Exercise input =>
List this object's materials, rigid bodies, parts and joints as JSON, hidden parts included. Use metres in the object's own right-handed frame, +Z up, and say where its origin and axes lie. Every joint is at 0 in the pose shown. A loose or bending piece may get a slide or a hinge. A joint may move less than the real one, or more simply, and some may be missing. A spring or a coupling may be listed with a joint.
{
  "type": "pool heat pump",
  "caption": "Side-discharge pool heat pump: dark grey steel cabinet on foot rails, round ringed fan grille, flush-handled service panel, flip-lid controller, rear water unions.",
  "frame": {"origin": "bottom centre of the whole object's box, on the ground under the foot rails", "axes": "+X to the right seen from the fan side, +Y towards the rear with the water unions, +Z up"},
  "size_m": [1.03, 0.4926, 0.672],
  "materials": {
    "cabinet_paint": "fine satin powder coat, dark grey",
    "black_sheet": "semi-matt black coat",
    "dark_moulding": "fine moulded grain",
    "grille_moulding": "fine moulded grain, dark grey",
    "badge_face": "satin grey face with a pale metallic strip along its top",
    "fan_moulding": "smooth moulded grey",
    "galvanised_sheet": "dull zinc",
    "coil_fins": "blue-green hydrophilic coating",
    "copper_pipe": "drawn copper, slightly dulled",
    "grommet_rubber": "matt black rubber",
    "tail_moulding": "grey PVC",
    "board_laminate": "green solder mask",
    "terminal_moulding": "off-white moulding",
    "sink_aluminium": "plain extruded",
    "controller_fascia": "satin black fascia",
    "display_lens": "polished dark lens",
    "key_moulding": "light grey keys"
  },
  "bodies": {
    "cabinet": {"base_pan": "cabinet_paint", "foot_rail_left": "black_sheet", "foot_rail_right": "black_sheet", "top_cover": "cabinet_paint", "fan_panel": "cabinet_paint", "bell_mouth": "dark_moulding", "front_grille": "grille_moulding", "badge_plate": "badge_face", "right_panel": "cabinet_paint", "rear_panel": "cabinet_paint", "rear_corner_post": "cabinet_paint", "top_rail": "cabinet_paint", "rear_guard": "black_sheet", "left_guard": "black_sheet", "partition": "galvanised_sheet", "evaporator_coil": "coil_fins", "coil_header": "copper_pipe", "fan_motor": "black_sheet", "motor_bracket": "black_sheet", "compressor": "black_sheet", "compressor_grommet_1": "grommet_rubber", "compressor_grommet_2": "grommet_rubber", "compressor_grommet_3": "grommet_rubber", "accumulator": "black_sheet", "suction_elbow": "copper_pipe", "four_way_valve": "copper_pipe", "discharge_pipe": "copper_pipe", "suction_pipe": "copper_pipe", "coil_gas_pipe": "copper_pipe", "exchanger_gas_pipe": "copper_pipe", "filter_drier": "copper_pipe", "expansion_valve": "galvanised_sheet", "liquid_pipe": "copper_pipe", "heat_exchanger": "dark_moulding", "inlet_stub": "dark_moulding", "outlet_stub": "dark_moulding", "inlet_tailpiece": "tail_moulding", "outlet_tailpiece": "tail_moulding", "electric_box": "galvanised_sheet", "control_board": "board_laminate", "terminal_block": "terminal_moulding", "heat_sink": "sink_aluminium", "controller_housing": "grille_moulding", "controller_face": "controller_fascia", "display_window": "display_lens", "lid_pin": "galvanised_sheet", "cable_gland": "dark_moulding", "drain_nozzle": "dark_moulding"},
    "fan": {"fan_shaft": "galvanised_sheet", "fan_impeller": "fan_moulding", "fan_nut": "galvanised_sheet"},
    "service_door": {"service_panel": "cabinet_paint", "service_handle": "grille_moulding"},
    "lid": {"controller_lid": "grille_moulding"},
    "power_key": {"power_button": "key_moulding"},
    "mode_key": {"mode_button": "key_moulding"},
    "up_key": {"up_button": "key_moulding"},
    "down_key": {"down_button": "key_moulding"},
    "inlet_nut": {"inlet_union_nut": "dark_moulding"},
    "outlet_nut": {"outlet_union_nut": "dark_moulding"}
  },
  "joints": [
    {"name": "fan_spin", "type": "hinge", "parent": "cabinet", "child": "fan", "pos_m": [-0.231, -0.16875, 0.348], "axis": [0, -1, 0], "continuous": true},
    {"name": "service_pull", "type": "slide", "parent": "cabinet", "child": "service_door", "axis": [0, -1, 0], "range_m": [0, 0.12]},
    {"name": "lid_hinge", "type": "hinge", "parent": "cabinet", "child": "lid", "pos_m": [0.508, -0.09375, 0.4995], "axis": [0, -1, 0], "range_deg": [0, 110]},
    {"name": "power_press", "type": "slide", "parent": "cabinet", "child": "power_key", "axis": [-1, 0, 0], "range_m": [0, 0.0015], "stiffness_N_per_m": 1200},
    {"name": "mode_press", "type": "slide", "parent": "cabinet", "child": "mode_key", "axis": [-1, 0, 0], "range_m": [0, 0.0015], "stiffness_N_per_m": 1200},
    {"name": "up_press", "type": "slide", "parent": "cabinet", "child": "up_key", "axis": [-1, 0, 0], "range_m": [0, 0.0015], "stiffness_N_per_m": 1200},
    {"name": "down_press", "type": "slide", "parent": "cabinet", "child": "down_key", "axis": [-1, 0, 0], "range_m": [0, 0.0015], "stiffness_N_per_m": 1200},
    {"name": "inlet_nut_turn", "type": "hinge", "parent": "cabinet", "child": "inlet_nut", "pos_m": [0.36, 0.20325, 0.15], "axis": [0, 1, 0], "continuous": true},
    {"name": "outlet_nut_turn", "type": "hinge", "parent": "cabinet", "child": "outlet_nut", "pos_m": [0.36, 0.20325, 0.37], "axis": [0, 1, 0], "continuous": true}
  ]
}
---
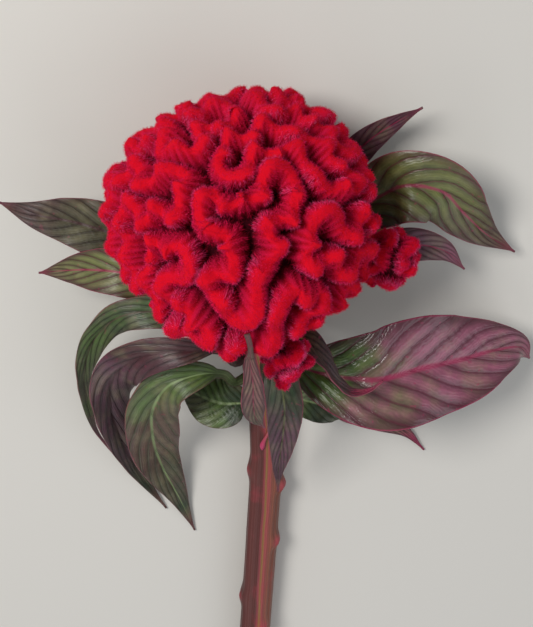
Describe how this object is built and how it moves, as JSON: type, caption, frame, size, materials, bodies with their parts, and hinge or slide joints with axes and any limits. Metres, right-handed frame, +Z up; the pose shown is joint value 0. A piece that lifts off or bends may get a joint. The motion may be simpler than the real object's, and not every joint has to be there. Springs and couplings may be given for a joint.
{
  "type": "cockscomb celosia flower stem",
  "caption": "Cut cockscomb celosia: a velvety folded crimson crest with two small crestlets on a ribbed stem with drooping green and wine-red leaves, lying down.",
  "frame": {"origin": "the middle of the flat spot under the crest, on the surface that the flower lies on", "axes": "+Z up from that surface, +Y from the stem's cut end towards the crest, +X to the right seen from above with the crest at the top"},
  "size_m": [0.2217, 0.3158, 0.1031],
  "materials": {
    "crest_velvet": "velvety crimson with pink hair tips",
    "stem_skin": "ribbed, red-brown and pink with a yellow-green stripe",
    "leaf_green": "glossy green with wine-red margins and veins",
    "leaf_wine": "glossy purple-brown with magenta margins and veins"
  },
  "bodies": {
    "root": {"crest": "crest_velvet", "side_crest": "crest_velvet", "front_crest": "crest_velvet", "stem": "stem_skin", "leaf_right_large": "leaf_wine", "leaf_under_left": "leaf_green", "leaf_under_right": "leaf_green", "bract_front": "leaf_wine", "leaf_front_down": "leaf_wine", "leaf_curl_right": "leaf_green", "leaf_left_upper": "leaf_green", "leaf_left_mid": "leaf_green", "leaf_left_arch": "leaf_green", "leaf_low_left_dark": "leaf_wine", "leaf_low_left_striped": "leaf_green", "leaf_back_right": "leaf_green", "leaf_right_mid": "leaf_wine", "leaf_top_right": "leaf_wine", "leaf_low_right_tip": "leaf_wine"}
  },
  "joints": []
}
...
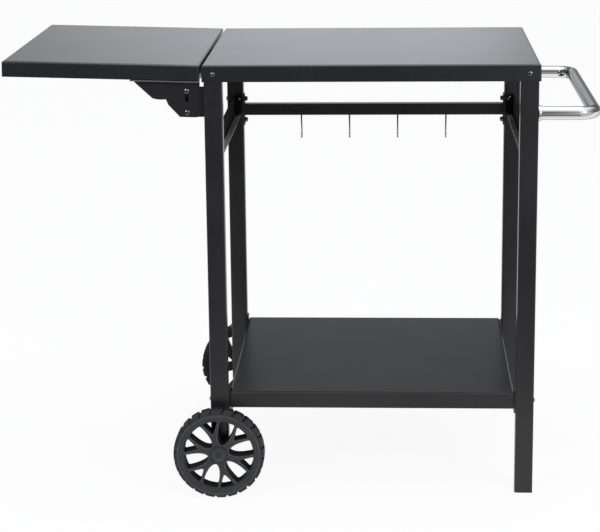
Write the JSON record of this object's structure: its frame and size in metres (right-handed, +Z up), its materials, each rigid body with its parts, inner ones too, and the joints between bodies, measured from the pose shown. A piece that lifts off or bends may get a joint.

Work to complete =>
Locate the word "axes" in the data above. Copy every line carrying it.

Task solution =>
List this object's materials, rigid bodies, parts and joints as JSON, hidden parts included. Use metres in the object's own right-handed frame, +Z up, and say where its origin and axes lie. Every joint is at 0 in the pose shown. A loose or bending piece may get a slide or a hinge. A joint may move less than the real one, or more simply, and some may be missing. A spring or a coupling may be listed with a joint.
  "frame": {"origin": "bottom centre of the whole object's box, on the ground under the foot rails", "axes": "+X to the right seen from the fan side, +Y towards the rear with the water unions, +Z up"},
Describe how this object is built and how it moves, as JSON: type, caption, frame, size, materials, bodies with their parts, and hinge or slide joints with axes and any limits. Metres, right-handed frame, +Z up; the pose shown is joint value 0. A piece that lifts off or bends may get a joint. The motion may be simpler than the real object's, and not every joint has to be there. Springs and couplings may be given for a joint.
  "frame": {"origin": "the middle of the flat spot under the crest, on the surface that the flower lies on", "axes": "+Z up from that surface, +Y from the stem's cut end towards the crest, +X to the right seen from above with the crest at the top"},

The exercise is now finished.